**INSTRUCTIONS FOR THE TASK:** Pull out every line in the data that has the string "scene" in it.

-*-*-

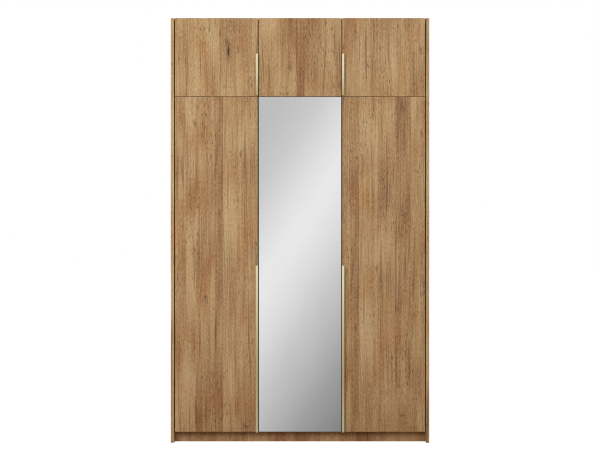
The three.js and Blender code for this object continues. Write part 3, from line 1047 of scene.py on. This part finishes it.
def rail_socket(node, mouth):
    """A socket that holds an end of the rail, on a flange with two screws. mouth is the direction
    along X in which it opens."""
    low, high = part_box(node)
    bm = round_bar(low, high, X, 0.49 * (high.y - low.y), 8)
    opening = [face for face in bm.faces if face.normal[X] * mouth > 0.9]
    bmesh.ops.inset_region(bm, faces=opening, thickness=2.5 * MM, use_even_offset=True)
    pocket = bmesh.ops.extrude_face_region(bm, geom=opening)
    sunk = [item for item in pocket["geom"] if isinstance(item, bmesh.types.BMVert)]
    bmesh.ops.delete(bm, geom=opening, context="FACES")
    bmesh.ops.translate(bm, vec=(-mouth * 10 * MM, 0, 0), verts=sunk)
    wide, tall, screw_out = 3 * MM, 14 * MM, 7 * MM
    base_x = low.x if mouth > 0 else high.x
    flange_x = base_x + mouth * 2 * MM
    ends = sorted((base_x, flange_x))
    flange = round_bar((ends[0], low.y - wide, low.z - tall),
                       (ends[1], high.y + wide, high.z + tall), X, 10 * MM, 6, 0.5 * MM)
    add_shape(bm, new_mesh(flange, "socket_flange"))
    middle_y = (low.y + high.y) / 2
    for z in (low.z - screw_out, high.z + screw_out):
        add_shape(bm, SCREW, facing_matrix((flange_x, middle_y, z), (mouth, 0, 0)), 1)
    finish_piece(bm, node + "_cup", [CHROME, ZINC], "carcass", [node], smooth=40)


def latch_housing(node, plunger):
    """The housing of a push latch, bored for its plunger and screwed under a board."""
    low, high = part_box(node)
    tip_low, tip_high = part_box(plunger)
    centre = (tip_low + tip_high) / 2
    bore_radius = (tip_high.x - tip_low.x) / 2 + 0.4 * MM
    bores = bmesh.new()
    mouth = Vector((centre.x, low.y, centre.z))
    cylinder(bores, mouth, (0, 1, 0), bore_radius, 124 * MM, 28)
    bm = carve(round_bar(low, high, Y, 4 * MM, 4, 0.6 * MM), bores)
    ear_thickness = 3 * MM
    for side in (-1, 1):
        edge = low.x if side < 0 else high.x
        ends = sorted((edge - side * 1 * MM, edge + side * 11 * MM))
        ear = round_bar((ends[0], centre.y + 12 * MM, high.z - ear_thickness),
                        (ends[1], centre.y + 26 * MM, high.z), Z, 4 * MM, 4, 0.4 * MM)
        add_shape(bm, new_mesh(ear, "latch_ear"))
        screw_place = (edge + side * 5.5 * MM, centre.y + 19 * MM, high.z - ear_thickness)
        add_shape(bm, SMALL_SCREW, facing_matrix(screw_place, (0, 0, -1)), 1)
    finish_piece(bm, node + "_case", [GREY_PLASTIC, ZINC], "carcass", [node],
                 smooth=35)


def latch_plunger(node):
    """A sprung rod with a steel tip behind a groove."""
    low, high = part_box(node)
    centre = (low + high) / 2
    radius, length = (high.x - low.x) / 2, high.y - low.y
    neck, groove = 5.2 * MM, 0.5 * MM
    rod = turned([
        (0, -length), (radius, -length), (radius, -6 * MM), (radius - groove, -5.8 * MM),
        (radius - groove, -neck), (radius, -5 * MM), (radius, -1.4 * MM),
        (radius - 0.5 * MM, -0.5 * MM), (radius - 1.5 * MM, 0), (0, 0),
    ], 28)
    bm = bmesh.new()
    add_shape(bm, new_mesh(rod, "rod"), facing_matrix((centre.x, low.y, centre.z), (0, -1, 0)))
    for face in bm.faces:
        if face.calc_center_median().y < low.y + neck:
            face.material_index = 1
    finish_piece(bm, node + "_rod", [GREY_PLASTIC, NICKEL], node, [node],
                 smooth=35)


carcass_boards()
cabinet_caps()
back_nails()
for bay in ALL_BAYS:
    door_leaf(bay)
    for arm in hinge_arms(bay):
        hinge_arm(bay, arm)
        hinge_cup(bay, arm)
        hinge_link(bay, arm)
mirror()
for bay in ("left", "right", "top_left", "top_right"):
    handle(bay)
rail()
rail_socket("rail_socket_left", 1)
rail_socket("rail_socket_right", -1)
for place in ("main", "top"):
    latch_housing(place + "_latch_housing", place + "_latch_plunger")
    latch_plunger(place + "_latch_plunger")


# ---------------------------------------------------------------- studio


def stage_sheet(name, corners, material):
    """A single face that belongs to the studio."""
    bm = bmesh.new()
    bm.faces.new([bm.verts.new(corner) for corner in corners])
    made = bpy.data.objects.new(name, new_mesh(bm, name))
    made.data.materials.append(material)
    bpy.context.scene.collection.objects.link(made)
    return made


def choose(tree, rays, kind, otherwise, chosen):
    """One shader for rays of a kind, such as camera rays, and another one for all the others."""
    return add_node(tree, "ShaderNodeMixShader", {
        0: rays.outputs[kind], 1: otherwise.outputs[0], 2: chosen.outputs[0]})


def set_camera(eye_height, face):
    camera = bpy.data.cameras.new("camera")
    camera.sensor_width = SENSOR_WIDTH
    camera.lens = SENSOR_WIDTH * CAMERA_DISTANCE / VIEW_WIDTH
    camera.shift_y = VIEW_RISE
    holder = bpy.data.objects.new("camera", camera)
    holder.location = (0, face - CAMERA_DISTANCE, eye_height)
    holder.rotation_euler = (math.pi / 2, 0, 0)
    bpy.context.scene.collection.objects.link(holder)
    bpy.context.scene.camera = holder


def set_floor():
    """A pale floor that merges with the background where it is seen, and sends only a little light
    back up."""
    paint, tree, shader = new_surface("floor_paint", 0.9)
    shader.inputs["Base Color"].default_value = (FLOOR_PAINT, FLOOR_PAINT, FLOOR_PAINT, 1)
    shader.inputs["Emission Color"].default_value = (1, 1, 1, 1)
    shader.inputs["Emission Strength"].default_value = FLOOR_GLOW
    away = add_node(tree, "ShaderNodeVectorMath", {0: object_place(tree)}, operation="LENGTH")
    lit = spread(tree, away.outputs["Value"], *FLOOR_SHADE_REACH, smooth=True)
    bounce = mixed(tree, lit, (*FLOOR_BOUNCE, 1), (AIR_LIGHT, AIR_LIGHT, AIR_LIGHT, 1))
    glow = add_node(tree, "ShaderNodeEmission", {"Color": bounce, "Strength": 1.0})
    rays = tree.nodes.new("ShaderNodeLightPath")
    choice = choose(tree, rays, "Is Camera Ray", glow, shader)
    output = next(node for node in tree.nodes if node.type == "OUTPUT_MATERIAL")
    tree.links.new(choice.outputs[0], output.inputs["Surface"])
    half = FLOOR_HALF_WIDTH
    floor = stage_sheet("floor", [
        (-half, -half, 0), (half, -half, 0), (half, half, 0), (-half, half, 0)], paint)
    floor.visible_glossy = False


def hang_card(name, size, y, find_shade):
    """An upright card that glows and that only shiny surfaces see. find_shade gives its shade from
    a place on it."""
    half_width, low, high = size
    paint = bpy.data.materials.new(name)
    paint.use_nodes = True
    tree = paint.node_tree
    tree.nodes.clear()
    output = tree.nodes.new("ShaderNodeOutputMaterial")
    split = add_node(tree, "ShaderNodeSeparateXYZ", {0: object_place(tree)})
    shade = find_shade(tree, split.outputs[X], split.outputs[Z])
    glow = add_node(tree, "ShaderNodeEmission", {"Color": shade, "Strength": 1.0})
    tree.links.new(glow.outputs[0], output.inputs["Surface"])
    card = stage_sheet(name, [
        (-half_width, y, low), (half_width, y, low), (half_width, y, high),
        (-half_width, y, high)], paint)
    card.visible_camera = False
    card.visible_diffuse = False
    card.visible_shadow = False


def set_cards(eye_height, face):
    """A graded card behind the camera for the mirror, whose shade changes along a slope that falls
    to the right, and a wide one behind it for the metal, cool and bright above and warm and dim
    below."""
    slope = math.radians(CARD_SLOPE)
    enlarged = (CAMERA_DISTANCE + CARD_DISTANCE) / CAMERA_DISTANCE
    first, last = CARD_SHADES[0][0], CARD_SHADES[-1][0]
    stops = [((place - first) / (last - first), shade) for place, shade in CARD_SHADES]

    def graded(tree, x, z):
        rise = calculate(tree, "SUBTRACT", z, eye_height)
        along = calculate(tree, "SUBTRACT",
                          calculate(tree, "MULTIPLY", x, math.cos(slope) / enlarged),
                          calculate(tree, "MULTIPLY", rise, math.sin(slope) / enlarged))
        return ramp(tree, spread(tree, along, first, last), stops)

    def cool_to_warm(tree, x, z):
        return ramp(tree, spread(tree, z, METAL_CARD[1], METAL_CARD[2]), METAL_SHADES)

    hang_card("graded_card", GRADED_CARD, face - CARD_DISTANCE, graded)
    hang_card("metal_card", METAL_CARD, face - CARD_DISTANCE - METAL_CARD_BEHIND, cool_to_warm)


def set_key():
    """One large soft lamp in front of the doors, high and to the left."""
    lamp = bpy.data.lights.new("key", "AREA")
    lamp.shape = "SQUARE"
    lamp.size = KEY_SIZE
    lamp.energy = KEY_POWER
    made = bpy.data.objects.new("key", lamp)
    made.location = KEY_PLACE
    aim = Vector(KEY_TARGET) - Vector(KEY_PLACE)
    made.rotation_euler = aim.to_track_quat("-Z", "Y").to_euler()
    made.visible_glossy = False
    bpy.context.scene.collection.objects.link(made)


def set_air():
    """White where the camera looks past the wardrobe, softer as light on it. What shines sees a
    light room over a pale floor."""
    world = bpy.data.worlds.new("studio_air")
    bpy.context.scene.world = world
    world.use_nodes = True
    tree = world.node_tree
    tree.nodes.clear()
    output = tree.nodes.new("ShaderNodeOutputWorld")
    rise = add_node(tree, "ShaderNodeSeparateXYZ", {0: object_place(tree)}).outputs[Z]
    room = ramp(tree, spread(tree, rise, -0.5, 0.5), ROOM_SHADES)
    white = (1, 1, 1, 1)
    seen = add_node(tree, "ShaderNodeBackground", {"Color": white, "Strength": 1.0})
    lit = add_node(tree, "ShaderNodeBackground", {"Color": white, "Strength": AIR_LIGHT})
    mirrored = add_node(tree, "ShaderNodeBackground", {"Color": room, "Strength": 1.0})
    rays = tree.nodes.new("ShaderNodeLightPath")
    around = choose(tree, rays, "Is Glossy Ray", lit, mirrored)
    choice = choose(tree, rays, "Is Camera Ray", around, seen)
    tree.links.new(choice.outputs[0], output.inputs["Surface"])


EYE_HEIGHT = (CAD_BOX[0].z + CAD_BOX[1].z) / 2
DOOR_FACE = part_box("left_door")[0].y
set_camera(EYE_HEIGHT, DOOR_FACE)
set_floor()
set_cards(EYE_HEIGHT, DOOR_FACE)
set_air()
set_key()
bpy.context.scene.view_settings.view_transform = "Standard"
bpy.context.scene.cycles.filter_width = EDGE_SOFTNESS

-*-*-

**COMPLETED EXERCISE:**
The three.js and Blender code for this object continues. Write part 3, from line 1047 of scene.py on. This part finishes it.
    bpy.context.scene.collection.objects.link(made)
    bpy.context.scene.collection.objects.link(holder)
    bpy.context.scene.camera = holder
    bpy.context.scene.collection.objects.link(made)
    bpy.context.scene.world = world
bpy.context.scene.view_settings.view_transform = "Standard"
bpy.context.scene.cycles.filter_width = EDGE_SOFTNESS